The KServe 0.11 release is about to be published, we should try to upgrade to it in order to get its latest features (including a configurable access log format that we'll need for T333804.

Overall plan:

  • - Check the release changelog to familiarize with what changed.
  • - Upgrade the Docker images in the production-images repo to the new version. This includes the storage-initializer one, that is the image ran by one of the containers in the model server' pods (so we'll need to wait the prerequisite of the next point before proceeding).
  • - Rollout the new model servers.
  • - Once kserve==0.11 is published in Pypi, we can start upgrading all the model server Docker images to it.
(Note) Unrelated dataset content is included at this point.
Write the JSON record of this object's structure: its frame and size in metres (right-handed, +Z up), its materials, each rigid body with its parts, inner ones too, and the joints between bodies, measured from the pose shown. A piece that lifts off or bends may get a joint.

The changes are not as big as the last upgrade, so I'd expect to see some dependency change but not much.
  • - Upgrade the KServe's deployment-charts chart with the new yaml config.
  • - Rollout the new control plane in k8s.

Event Timeline

Change 967451 had a related patch set uploaded (by Klausman; author: Klausman):

[operations/docker-images/production-images@master] images: Update kserve/build to kserve v0.11.1

https://gerrit.wikimedia.org/r/967451

Change 967451 merged by Klausman:

[operations/docker-images/production-images@master] images: Update kserve/build to kserve v0.11.1

https://gerrit.wikimedia.org/r/967451

calbon set the point value for this task to 5.Nov 2 2023, 7:12 PM
calbon triaged this task as Medium priority.Nov 2 2023, 7:25 PM

0.11.2 was released recently. I will update the images to that version before proceeding.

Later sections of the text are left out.